Records with modeling code:
** begin **

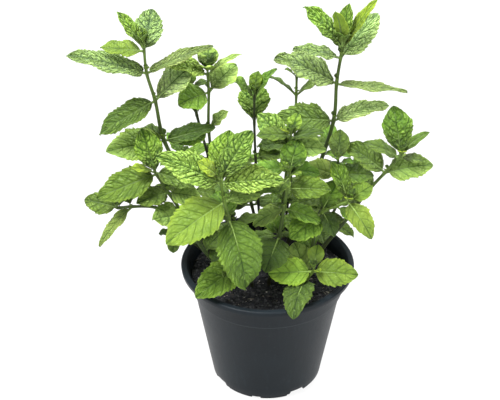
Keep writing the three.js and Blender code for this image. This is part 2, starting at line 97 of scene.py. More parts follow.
class Finish:
    """A procedural material that is built up node by node."""

    def __init__(self, name):
        self.material = bpy.data.materials.new(name)
        self.material.use_nodes = True
        self.tree = self.material.node_tree
        self.tree.nodes.clear()

    def node(self, kind, settings=None, sockets=None):
        """Adds a node and returns its outputs. Settings are set first, and a ramp's stops with them."""
        node = self.tree.nodes.new(kind)
        for name, value in (settings or {}).items():
            if name == "stops":
                ramp = node.color_ramp.elements
                while len(ramp) < len(value):
                    ramp.new(0.5)
                for stop, (place, colour) in zip(ramp, value):
                    stop.position, stop.color = place, (*colour, 1)
            else:
                setattr(node, name, value)
        for name, value in (sockets or {}).items():
            if isinstance(value, Wire):
                self.tree.links.new(value.socket, node.inputs[name])
            elif node.inputs[name].type == "RGBA":
                node.inputs[name].default_value = (*value, 1)
            else:
                node.inputs[name].default_value = value
        return [Wire(self, socket) for socket in node.outputs if socket.enabled]

    def math(self, operation, *values):
        return self.node("ShaderNodeMath", {"operation": operation}, dict(enumerate(values)))[0]

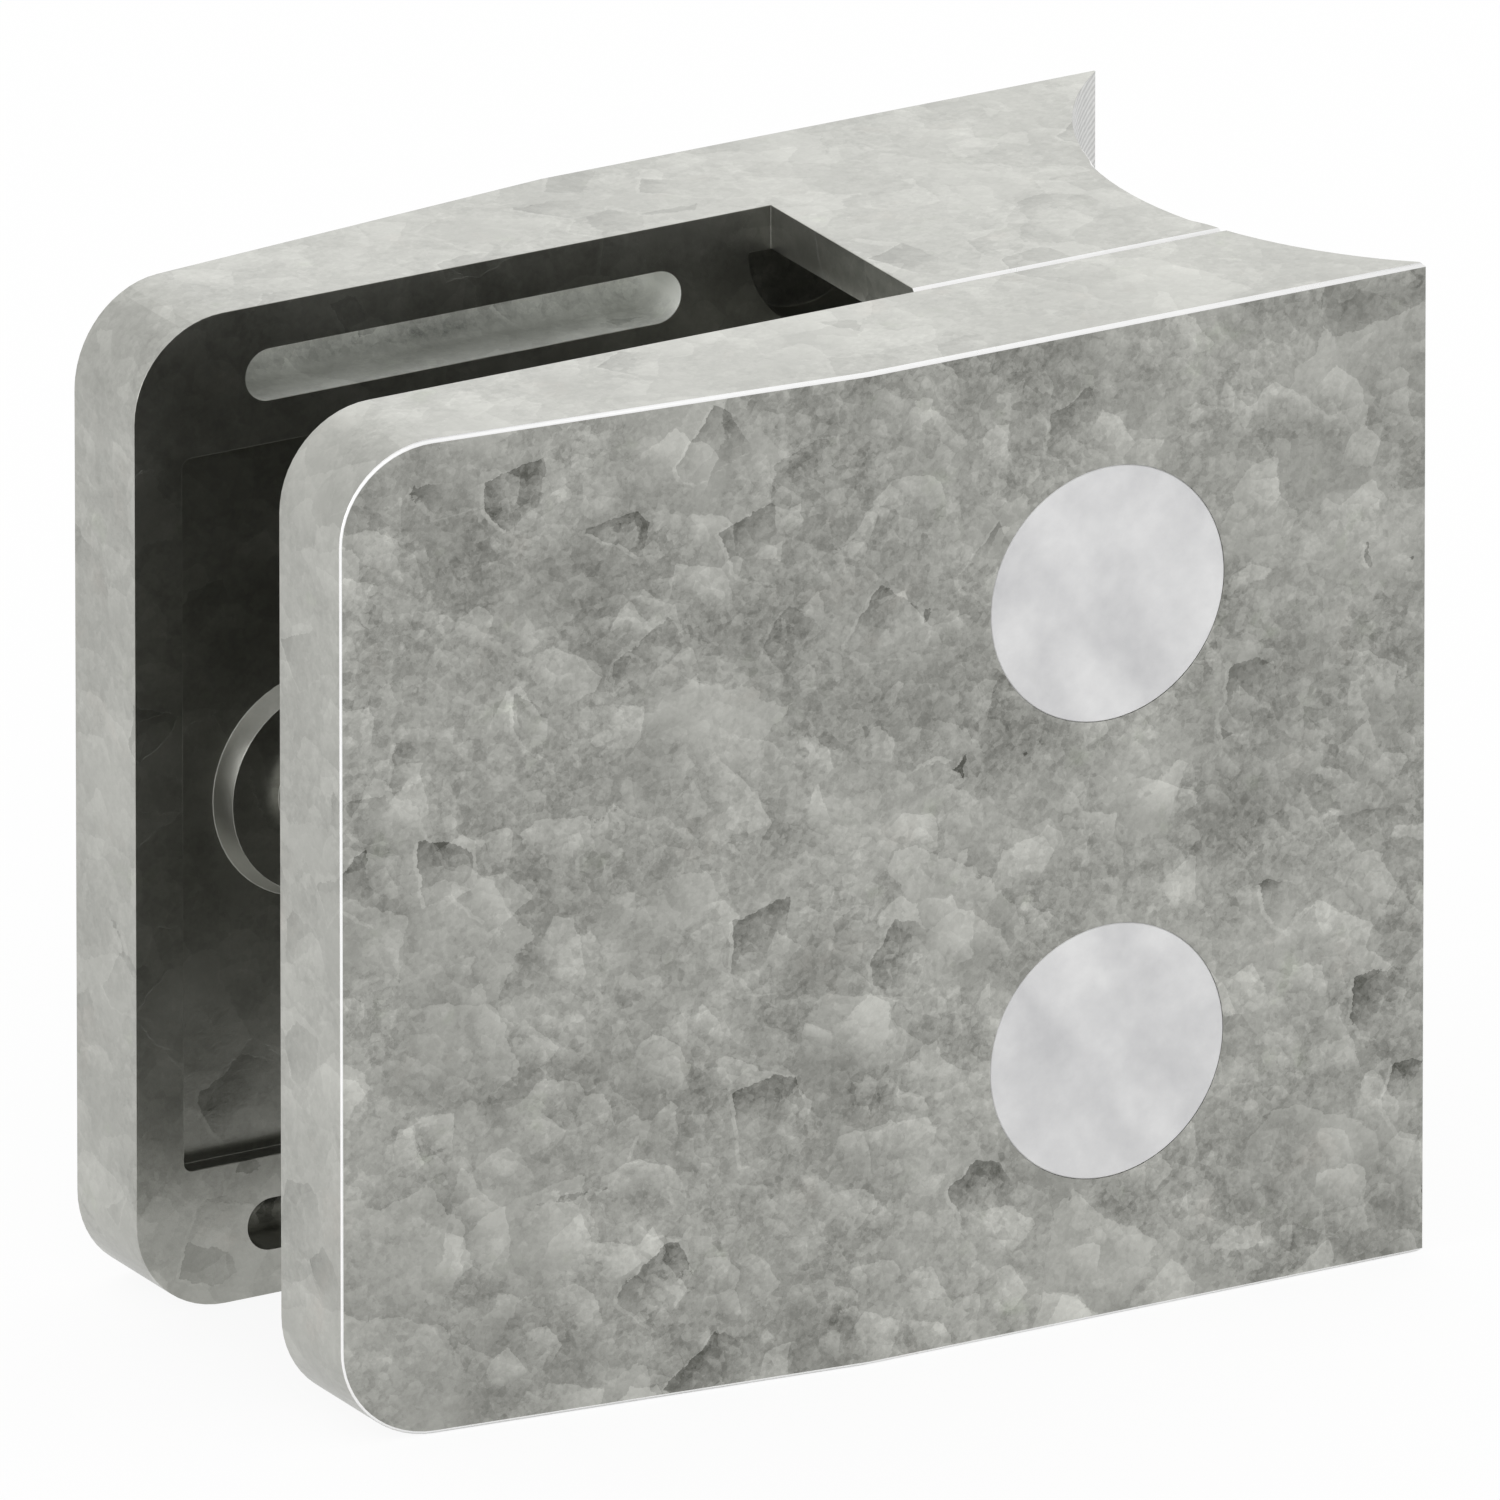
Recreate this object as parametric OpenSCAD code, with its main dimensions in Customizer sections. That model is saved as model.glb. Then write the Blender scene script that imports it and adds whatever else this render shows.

** end **

WHAT THE TASK REQUIRES ▸ Repeat the data verbatim.

FULL OUTPUT ▸
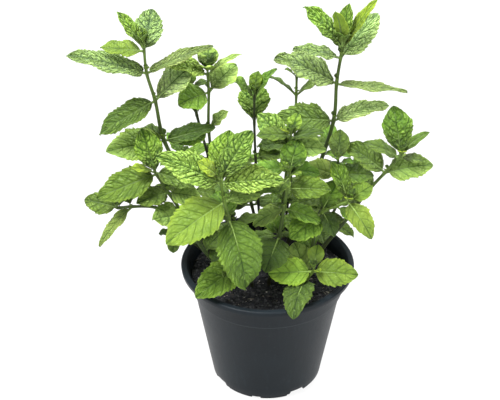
Keep writing the three.js and Blender code for this image. This is part 2, starting at line 97 of scene.py. More parts follow.
class Finish:
    """A procedural material that is built up node by node."""

    def __init__(self, name):
        self.material = bpy.data.materials.new(name)
        self.material.use_nodes = True
        self.tree = self.material.node_tree
        self.tree.nodes.clear()

    def node(self, kind, settings=None, sockets=None):
        """Adds a node and returns its outputs. Settings are set first, and a ramp's stops with them."""
        node = self.tree.nodes.new(kind)
        for name, value in (settings or {}).items():
            if name == "stops":
                ramp = node.color_ramp.elements
                while len(ramp) < len(value):
                    ramp.new(0.5)
                for stop, (place, colour) in zip(ramp, value):
                    stop.position, stop.color = place, (*colour, 1)
            else:
                setattr(node, name, value)
        for name, value in (sockets or {}).items():
            if isinstance(value, Wire):
                self.tree.links.new(value.socket, node.inputs[name])
            elif node.inputs[name].type == "RGBA":
                node.inputs[name].default_value = (*value, 1)
            else:
                node.inputs[name].default_value = value
        return [Wire(self, socket) for socket in node.outputs if socket.enabled]

    def math(self, operation, *values):
        return self.node("ShaderNodeMath", {"operation": operation}, dict(enumerate(values)))[0]

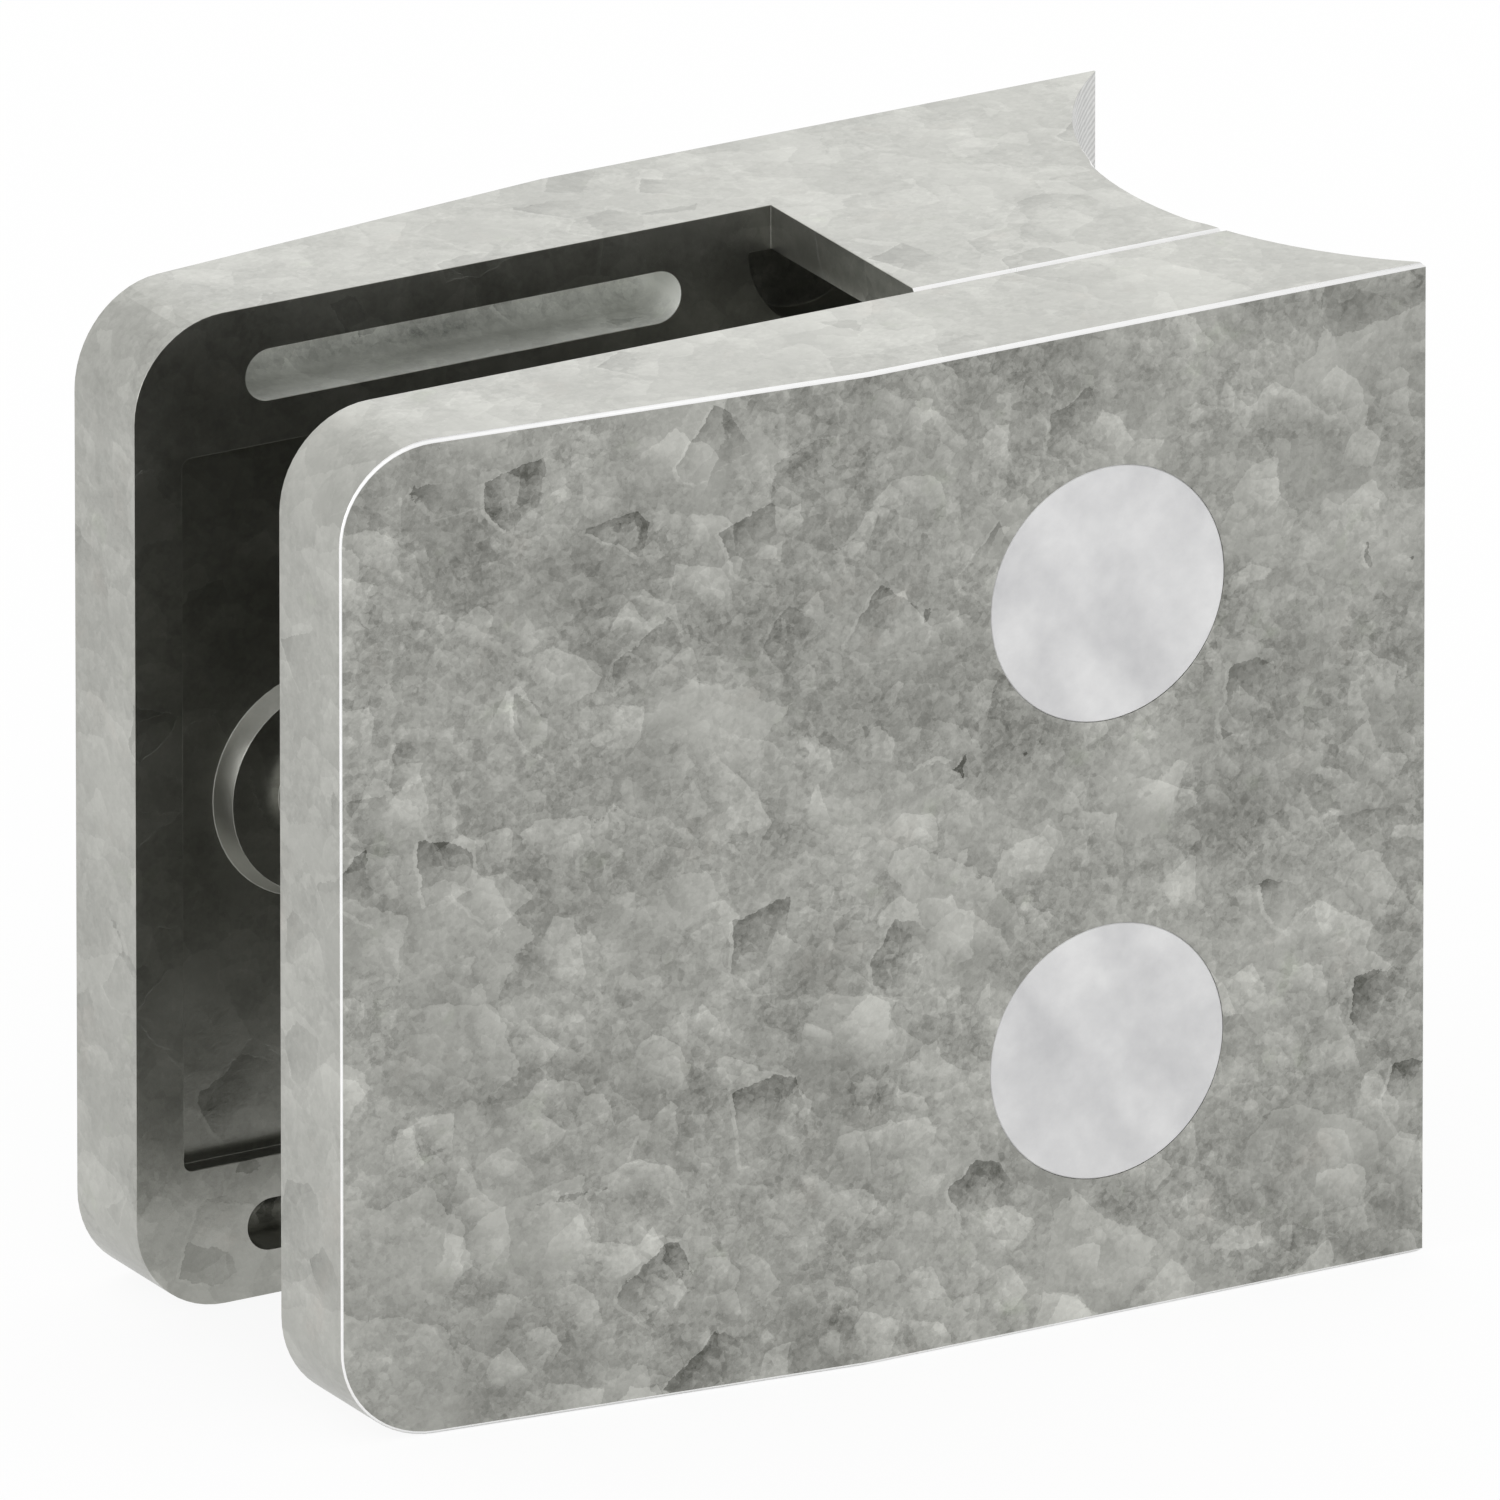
Recreate this object as parametric OpenSCAD code, with its main dimensions in Customizer sections. That model is saved as model.glb. Then write the Blender scene script that imports it and adds whatever else this render shows.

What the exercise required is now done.